What do we understand in the trade union literature and politics under trade unionism? This name, which was adopted from the Anglo-Saxon countries, became during the long period of development of the English and American trade union movement not only an external formula or symbol for a certain trade union in a certain country, but it represented also a certain ideological and political content of the trade union movement. Under trade unionism we understand such a form of the labor and trade union movement which has for its purpose only the narrow economic problems of bettering conditions of labor, higher wages, etc.

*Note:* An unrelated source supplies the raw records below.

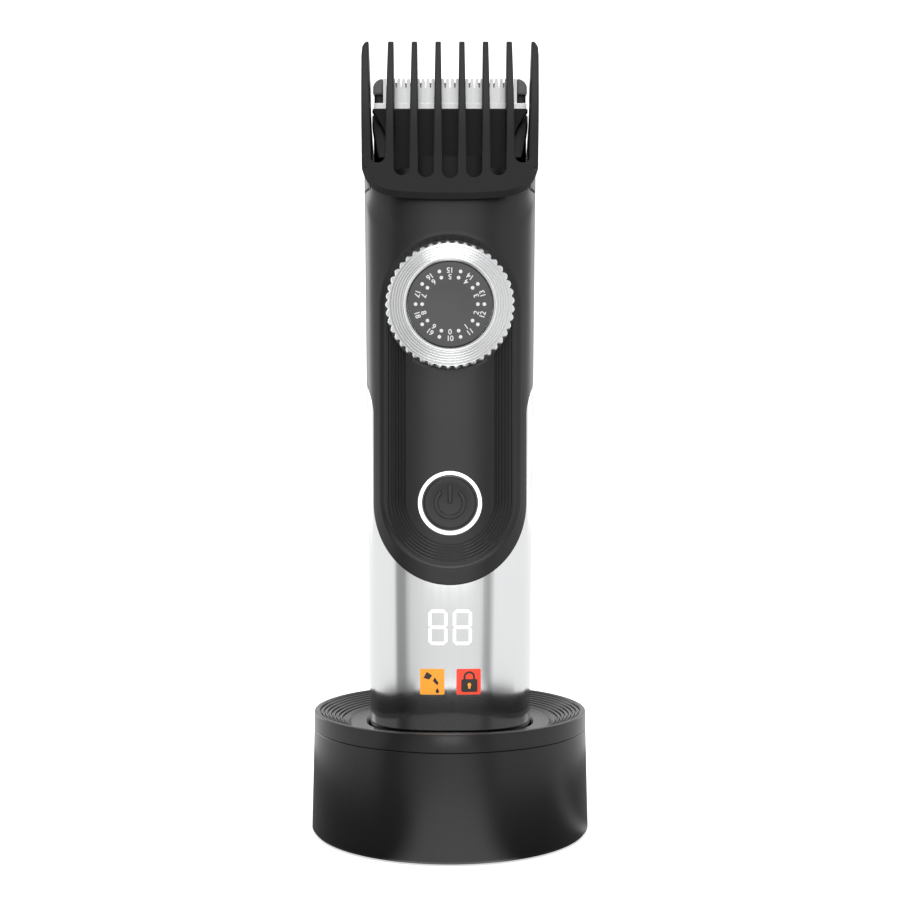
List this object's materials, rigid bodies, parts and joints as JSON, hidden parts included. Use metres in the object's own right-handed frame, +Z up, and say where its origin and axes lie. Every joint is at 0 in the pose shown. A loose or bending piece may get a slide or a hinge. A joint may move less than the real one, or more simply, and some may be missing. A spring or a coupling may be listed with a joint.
{
  "type": "beard trimmer with charging dock",
  "caption": "Cordless beard trimmer with a length dial, a push-button, a comb guard and a silver body, standing in a round charging dock.",
  "frame": {"origin": "middle of the dock's underside, on the surface it stands on", "axes": "+Z up along the trimmer; the front with the dial and button faces -Y; +X to the right as seen from the front"},
  "size_m": [0.067, 0.067, 0.188],
  "materials": {
    "black_plastic": "black satin moulded plastic with a fine grain",
    "comb_plastic": "black satin moulded plastic",
    "silver_shell": "satin silver shell, finely brushed",
    "dial_silver": "turned bright silver with fine rings",
    "dial_face": "dark grey face with white printed numbers",
    "blade_steel": "ground blade steel, brushed upright",
    "grey_plastic": "dark grey satin plastic",
    "rubber": "black rubber",
    "circuit_board": "green circuit board",
    "contact_gold": "gold plated contact",
    "plain_steel": "plain steel",
    "light_ring": "white lit light guide",
    "amber_lens": "amber lit lens",
    "red_lens": "red lit lens",
    "battery_wrap": "blue battery sleeve",
    "natural_plastic": "uncoloured moulded plastic"
  },
  "bodies": {
    "dock": {"dock_pad": "rubber", "dock_base_plate": "black_plastic", "dock_shell": "black_plastic", "dock_top_cap": "black_plastic", "dock_weight": "plain_steel", "dock_pcb": "circuit_board", "dock_inlet_socket": "plain_steel", "dock_contact_block": "natural_plastic", "dock_screw_front": "plain_steel", "dock_screw_right": "plain_steel", "dock_screw_left": "plain_steel"},
    "contact_pin_left": {"dock_contact_pin_left": "contact_gold", "dock_contact_spring_left": "plain_steel"},
    "contact_pin_right": {"dock_contact_pin_right": "contact_gold", "dock_contact_spring_right": "plain_steel"},
    "dial": {"dial_ring": "dial_silver", "dial_face": "dial_face", "dial_shaft": "plain_steel", "scroll_cam": "natural_plastic"},
    "carriage": {"comb_carriage": "grey_plastic"},
    "comb": {"comb_guard": "comb_plastic"},
    "button": {"power_button": "black_plastic"},
    "cutter": {"moving_cutter": "blade_steel", "cutter_driver": "natural_plastic"},
    "rotor": {"motor_shaft": "plain_steel", "motor_crank": "natural_plastic"},
    "trimmer": {"silver_sleeve": "silver_shell", "front_panel": "black_plastic", "rear_housing": "black_plastic", "bottom_cap": "black_plastic", "charge_contact_left": "contact_gold", "bottom_screw_left": "plain_steel", "charge_contact_right": "contact_gold", "bottom_screw_right": "plain_steel", "chassis": "natural_plastic", "main_pcb": "circuit_board", "display_module": "black_plastic", "oil_indicator_lens": "amber_lens", "lock_indicator_lens": "red_lens", "tact_switch": "black_plastic", "battery_cell": "battery_wrap", "battery_tab_bottom": "plain_steel", "battery_tab_top": "plain_steel", "motor_can": "plain_steel", "motor_mount": "grey_plastic", "power_light_ring": "light_ring", "button_membrane": "rubber", "dial_bush": "natural_plastic", "detent_spring": "plain_steel", "neck_seal": "rubber", "head_base": "black_plastic", "head_cover": "black_plastic", "blade_clamp": "blade_steel", "fixed_blade": "blade_steel", "blade_screw_left": "plain_steel", "blade_end_guard_left": "grey_plastic", "blade_screw_right": "plain_steel", "blade_end_guard_right": "grey_plastic", "cutter_spring": "plain_steel"}
  },
  "joints": [
    {"name": "trimmer_lift", "type": "slide", "parent": "dock", "child": "trimmer", "axis": [0, 0, 1], "range_m": [0, 0.06]},
    {"name": "dial_turn", "type": "hinge", "parent": "trimmer", "child": "dial", "pos_m": [0, -0.0149, 0.1257], "axis": [0, 1, 0], "range_deg": [0, 342]},
    {"name": "comb_travel", "type": "slide", "parent": "trimmer", "child": "carriage", "axis": [0, 0, 1], "range_m": [0, 0.0096]},
    {"name": "comb_release", "type": "slide", "parent": "carriage", "child": "comb", "axis": [0, 0, 1], "range_m": [0, 0.045]},
    {"name": "power_button_press", "type": "slide", "parent": "trimmer", "child": "button", "axis": [0, 1, 0], "range_m": [0, 0.0007], "stiffness_N_per_m": 900},
    {"name": "cutter_stroke", "type": "slide", "parent": "trimmer", "child": "cutter", "axis": [1, 0, 0], "range_m": [-0.0007, 0.0007]},
    {"name": "motor_spin", "type": "hinge", "parent": "trimmer", "child": "rotor", "pos_m": [0, 0.0042, 0.15], "axis": [0, 0, 1], "continuous": true},
    {"name": "contact_press_left", "type": "slide", "parent": "dock", "child": "contact_pin_left", "axis": [0, 0, 1], "range_m": [-0.0008, 0], "stiffness_N_per_m": 300, "deforming": ["dock_contact_spring_left"]},
    {"name": "contact_press_right", "type": "slide", "parent": "dock", "child": "contact_pin_right", "axis": [0, 0, 1], "range_m": [-0.0008, 0], "stiffness_N_per_m": 300, "deforming": ["dock_contact_spring_right"]}
  ],
  "couplings": [
    {"joint": "comb_travel", "follows": "dial_turn", "m_per_rad": 0.0015915}
  ]
}
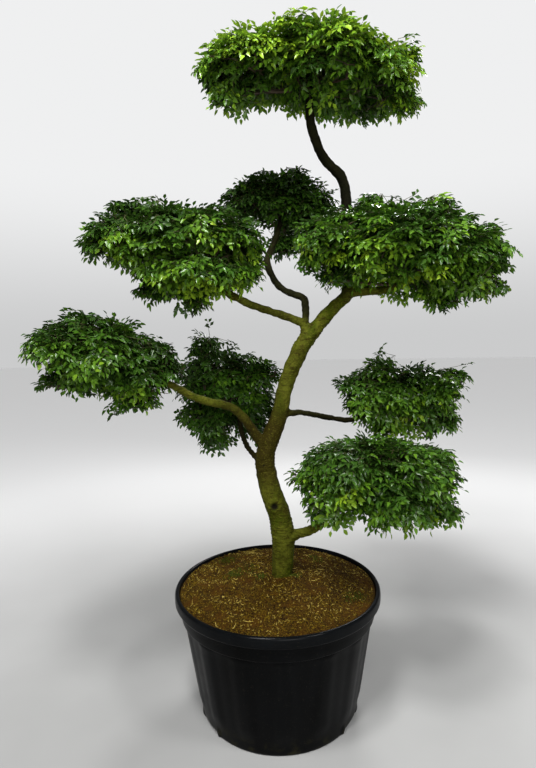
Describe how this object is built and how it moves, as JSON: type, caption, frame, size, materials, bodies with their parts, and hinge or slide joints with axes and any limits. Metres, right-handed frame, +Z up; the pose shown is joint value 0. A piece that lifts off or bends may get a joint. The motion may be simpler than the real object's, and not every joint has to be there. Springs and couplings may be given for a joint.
{
  "type": "potted cloud-pruned elm",
  "caption": "Elm bonsai trained into clipped leafy pads on a bending trunk, standing in a round ribbed black nursery tub filled with soil and mulch.",
  "frame": {"origin": "middle of the underside of the tub", "axes": "+Z up, -Y towards the viewer of the tree's front, +X to the front's right"},
  "size_m": [1.6597, 0.8489, 2.3801],
  "materials": {
    "pot": "satin black, dusty at the foot",
    "soil": "rough, matte",
    "mulch": "fibrous, matte",
    "bark": "rough, matte",
    "leaves": "soft sheen"
  },
  "bodies": {
    "root": {"pot": "pot", "soil": "soil", "mulch": "mulch", "trunk_and_limbs": "bark", "foliage_top": "leaves", "foliage_left": "leaves", "foliage_centre_back": "leaves", "foliage_right": "leaves", "foliage_lower_left": "leaves", "foliage_lower_back": "leaves", "foliage_right_upper": "leaves", "foliage_right_lower": "leaves"}
  },
  "joints": []
}
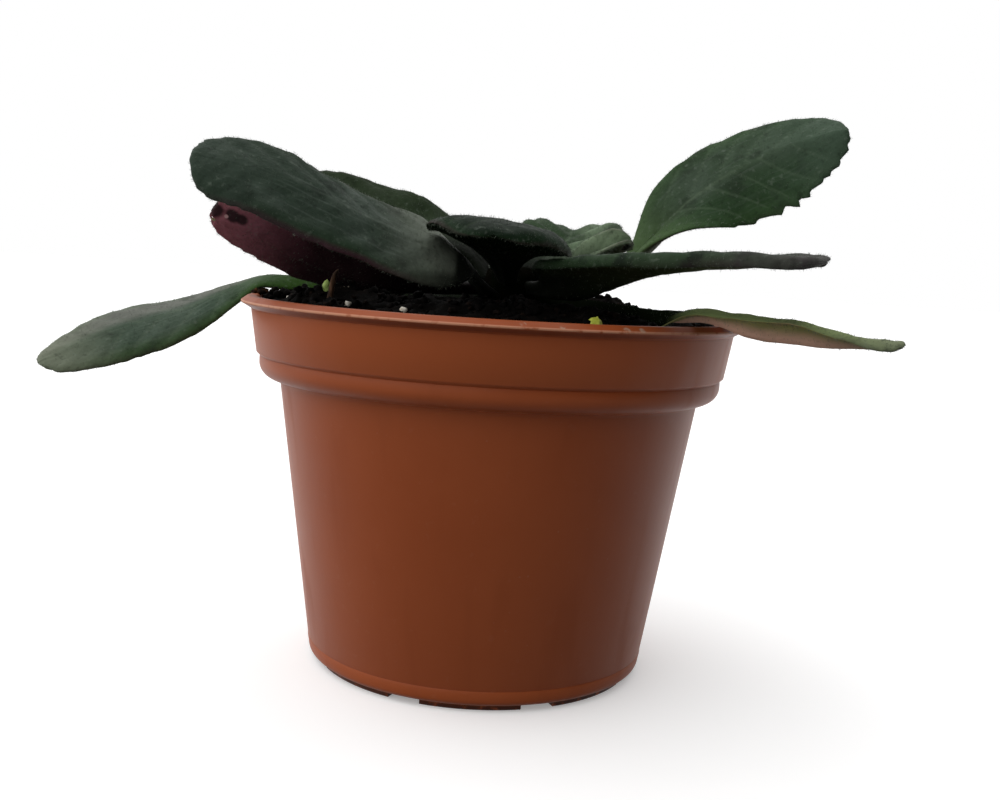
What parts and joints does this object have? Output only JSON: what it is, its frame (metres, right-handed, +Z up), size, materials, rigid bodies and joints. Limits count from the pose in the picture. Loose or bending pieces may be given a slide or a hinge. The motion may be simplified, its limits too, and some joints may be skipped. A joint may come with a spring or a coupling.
{
  "type": "potted primulina",
  "caption": "Low rosette of thick, toothed, hairy leaves on a short crown, standing in dark soil in a round tapered nursery pot with a wide collar.",
  "frame": {"origin": "middle of the pot's flat bottom, on the pot's axis", "axes": "+Z up along the pot's axis; -Y towards the side seen first; +X to that view's right, along the plant's longest spread"},
  "size_m": [0.1458, 0.1074, 0.1065],
  "materials": {
    "pot": "satin moulded plastic, terracotta brown",
    "soil": "moist, crumbly dark potting mix",
    "crown": "hairy olive green stem",
    "leaf": "hairy dark grey-green blade, paler or purple below",
    "dead_stalk": "dry brown",
    "bud": "smooth light green",
    "shoot": "smooth yellow green"
  },
  "bodies": {
    "root": {"pot": "pot", "soil": "soil", "crown": "crown", "leaf_right_upper": "leaf", "leaf_right_lower": "leaf", "leaf_front_right": "leaf", "leaf_front": "leaf", "leaf_left_upper": "leaf", "leaf_left_middle": "leaf", "leaf_left_lower": "leaf", "leaf_left_back": "leaf", "leaf_back_right": "leaf", "leaf_back": "leaf", "leaf_back_left": "leaf", "leaf_young": "leaf", "dead_stalk": "dead_stalk", "bud": "bud", "shoot": "shoot"}
  },
  "joints": []
}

Trade unionism is a theory which has grown out of the practical Anglo-Saxon labor movement, which in fact does not have in its program, in theory or in practice, the overthrowal of capitalism, but only the betterment of conditions within the capitalist system.

So the main characterization of trade unionism (also a characterization of reformism, which is understood widely outside the borders of Anglo-Saxon countries) is the struggle within the frame of the capitalist system and the conception of that system as a permanent one within the frame of which we have to struggle and better the conditions of the working class. Most of the practical and theoretical workers of the Anglo-Saxon labor movement openly construed the problems of the trade union only in the sense of bettering the conditions of the working class under capitalism and even. put up the theory of the existence of three main factors, Labor, Capital, and Society (public).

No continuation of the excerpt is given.